Ülkemizde faaliyet gösteren üniversitelerin “Rekreasyon” bölümü mezunlarının bu kapsamda değerlendirilmesi önemli bir imkândır. Alanında yetişmiş nitelikli kadrolarla danışmanlık tedbiri desteklenirse hem çocuğun hem de ailenin psikososyal gelişimine katkı sağlanacağı değerlendirilmektedir.

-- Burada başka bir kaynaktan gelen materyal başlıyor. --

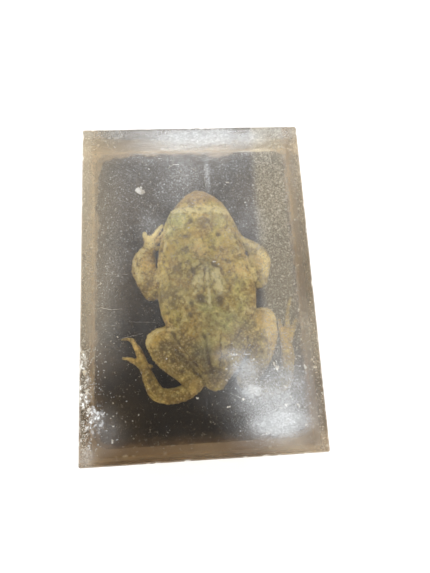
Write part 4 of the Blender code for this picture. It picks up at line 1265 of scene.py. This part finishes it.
def add_lint(specks):
    """Dust, lint and tiny bubbles on the base and just under the upper face."""
    draw = specks.draw
    base = BLOCK_LOW[2] / MM + 0.3
    made = 0
    while made < LINT_COUNT:
        x = draw.uniform(-HALF_X + 1.2, HALF_X - 1.2)
        y = draw.uniform(-HALF_Y + 1.2, HALF_Y - 1.2)
        if draw.uniform() > speck_density(x, y):
            continue
        made += 1
        sunk = 0.3 if abs(x) > 30 else 0.75
        z = base + draw.exponential(0.5) if draw.uniform() < sunk else draw.uniform(23, SPECK_TOP)
        spot = (x, y, min(z, SPECK_TOP))
        usual = 0.12 if x > 30 else 0.07
        size = min(LARGEST_SPECK, usual * math.exp(draw.normal(0, 0.45)))
        if draw.uniform() < 0.7:
            specks.blob(spot, size)
        else:
            specks.fibre(curl(spot, draw.uniform(0, 2 * math.pi), draw.normal(0, 0.9),
                              draw.uniform(0.25, 0.8), 3), size * 0.6)


def add_glints(specks):
    """Painted glints: bluish white specks over the broken resin along the left edge and in the
    glare at the lower right.
    """
    draw = specks.draw
    for k in range(GLINT_COUNT):
        if draw.uniform() < 0.6:
            x = -HALF_X + 1.1 + draw.exponential(2.1)
            y = draw.uniform(-51, -20)
        else:
            x = 25 + draw.normal(0, 7.5)
            y = -34 + draw.normal(0, 8)
        x = np.clip(x, -HALF_X + 0.6, HALF_X - 0.6)
        y = np.clip(y, -HALF_Y + 0.6, HALF_Y - 0.6)
        spot = (x, y, SPECK_TOP - draw.uniform(0, DEEPEST_GLINT))
        if k % 5:
            specks.blob(spot, min(0.26, 0.09 * math.exp(draw.normal(0, 0.6))))
            continue
        line = curl(spot, math.radians(draw.normal(70, 45)), draw.normal(0, 0.7),
                    draw.uniform(0.3, 0.9), 4)
        if max(abs(line[-1][0]) - HALF_X, abs(line[-1][1]) - HALF_Y) < -0.4:
            specks.fibre(line, draw.uniform(0.05, 0.16))


def add_scratches(specks):
    """Scratches in short pieces and chips as clots, at the upper face."""
    draw = specks.draw
    for line, radius in SCRATCHES:
        bent = []
        for start, end in zip(line, line[1:]):
            for x, y in subdivided(start, end, 0.7, 2):
                bent.append((x + draw.normal(0, 0.06), y + draw.normal(0, 0.06), SPECK_TOP))
        bent.append((*line[-1], SPECK_TOP))
        for start in range(0, len(bent) - 1, 3):
            if draw.uniform() < 0.85:
                specks.fibre(bent[start:start + 4], radius * draw.uniform(0.5, 1.2))
    for x, y, long, wide, turn in CHIPS:
        turn = math.radians(turn)
        for _ in range(4 + round(12 * long)):
            along, across = draw.normal(0, long * 0.45), draw.normal(0, wide * 0.45)
            spot = (x + along * math.cos(turn) - across * math.sin(turn),
                    y + along * math.sin(turn) + across * math.cos(turn), SPECK_TOP)
            specks.blob(spot, wide * draw.uniform(0.4, 0.85))


def make_specks():
    forms = Specks()
    draw = forms.draw
    add_lint(forms)
    for _ in range(RIM_FLECK_COUNT):      # larger flecks over the right rim
        x, y = draw.uniform(24, HALF_X - 0.8), draw.uniform(-46, HALF_Y - 0.8)
        size = min(LARGEST_SPECK, 0.13 * math.exp(draw.normal(0, 0.35)))
        forms.blob((x, y, SPECK_TOP), size)
    first_glint = len(forms.faces)
    add_glints(forms)
    last_glint = len(forms.faces)
    add_scratches(forms)

    mesh = bpy.data.meshes.new("resin_specks")
    mesh.from_pydata([tuple(c * MM for c in p) for p in forms.places], [], forms.faces)
    bm = bmesh.new()
    bm.from_mesh(mesh)
    bmesh.ops.recalc_face_normals(bm, faces=bm.faces)
    bm.to_mesh(mesh)
    bm.free()
    mesh.materials.append(mottled_material("pale_specks", 400, (0.6, 0.54, 0.44),
                                           (0.98, 0.96, 0.92), {"Roughness": 0.5}))
    # bluish white specks as painted glints
    mesh.materials.append(mottled_material("white_glints", 900, (0.74, 0.78, 0.82),
                                           (0.97, 0.98, 1), {"Roughness": 0.3}))
    for face in mesh.polygons[first_glint:last_glint]:
        face.material_index = 1
    specks = add_object("resin_specks", mesh)
    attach(specks, "root")


# Stage, light, camera
def make_floor():
    bm = bmesh.new()
    bmesh.ops.create_grid(bm, x_segments=8, y_segments=8, size=3)
    floor = add_object("floor", mesh_from("floor", bm))
    floor.location.z = -0.00002
    floor.data.materials.append(floor_material())


def make_world():
    """Soft daylight from all round, dimmer straight overhead."""
    world = bpy.data.worlds.new("soft_room")
    bpy.context.scene.world = world
    world.use_nodes = True
    world.node_tree.nodes.clear()
    n = Nodes(world.node_tree)
    height = n.axis("Z", n.add("ShaderNodeTexCoord").outputs["Generated"])
    back = n.add("ShaderNodeBackground", {"Color": (1, 0.995, 0.985),
                                          "Strength": n.ramp(height, 0.62, 0.84, 1.75, 0.22)})
    n.add("ShaderNodeOutputWorld", {0: back.outputs[0]})


def make_softbox(name, x0, x1, y0, y1, turn, radiance, soft):
    light = bpy.data.lights.new(name + "_softbox", "AREA")
    light.shape = "RECTANGLE"
    light.size = (x1 - x0) * MM
    light.size_y = (y1 - y0) * MM
    light.color = SOFTBOX_COLOUR
    light.energy = radiance * math.pi * light.size * light.size_y
    light.use_nodes = True
    n = Nodes(light.node_tree)
    across = n.add("ShaderNodeNewGeometry").outputs["Parametric"]
    fades = []
    for axis, low, high in (("X", *soft[:2]), ("Y", *soft[2:])):
        value = n.axis(axis, across)
        fades.append(n.times(n.ramp(value, 0, low), n.ramp(value, 1, 1 - high)))
    n.put(light.node_tree.nodes["Emission"].inputs["Strength"], n.times(*fades))
    made = add_object(name + "_softbox", light)
    made.location = ((x0 + x1) / 2 * MM, (y0 + y1) / 2 * MM, SOFTBOX_HEIGHT * MM)
    made.rotation_euler = (0, 0, math.radians(turn))
    made.visible_camera = False


def make_camera():
    data = bpy.data.cameras.new("camera")
    data.lens = CAMERA_LENS
    data.sensor_width = 36
    data.clip_start = 0.01
    data.clip_end = 20
    right = Vector(CAMERA_RIGHT).normalized()
    up = Vector(CAMERA_UP)
    up = (up - right * up.dot(right)).normalized()
    turn = Matrix((right, up, right.cross(up))).transposed().to_4x4()
    camera = add_object("camera", data)
    camera.matrix_world = Matrix.Translation(CAMERA_PLACE) @ turn
    bpy.context.scene.camera = camera


bpy.context.scene.view_settings.view_transform = "Standard"
make_camera()
make_world()
make_floor()
for box_name, box_place in SOFTBOXES.items():
    make_softbox(box_name, *box_place)
make_frog()
make_block()
make_pad()
make_specks()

Bu kapsamda spor, sanat ve kültür etkinlikleri danışmanlık planına entegre edilmelidir. Konuyla ilgili yapılan çalışmada Dursun ve Atamtürk (2023), çocukların boş zamanlarını nitelikli değerlendirmelerinin temel bir hak olduğunu ve bu sorumluluğun öncelikle ebeveynlere ait bulunduğunu belirtmektedir. Ancak korunma ihtiyacı olan çocukların, ailelerinin bu sorumluluğu yerine getiremediği durumlarda risk altında oldukları sonucuna varılmış ve “rekreasyon ve spor tedbiri” önerilmiştir.
5395 sayılı Kanun’da bu çocuklara yönelik rekreasyonel ve sportif faaliyetleri kapsayan özel bir tedbir bulunmamaktadır. Bu nedenle “rekreasyon ve spor tedbiri” eklenerek çocukların ilgi ve yeteneklerine uygun etkinliklere katılımı sağlanmalı ve süreç Gençlik ve Spor Bakanlığı’nca koordineli biçimde yürütülmelidir. Bu doğrultuda, çocukların sağlıklı gelişimlerinin desteklenmesiyle birlikte riskli davranışlardan korunmalarının da mümkün olacağı öngörülmektedir.
Araştırmacılara imkân sağlayan sempozyum düzenleme ve bilim kuruluna; katılım sağlayan lisansüstü öğrencilere, akademisyenlere, ilgi duyan araştırmacılara, sempozyumda görevli öğrencilere ve Siirt Üniversitesi ailesine teşekkür ediyorum.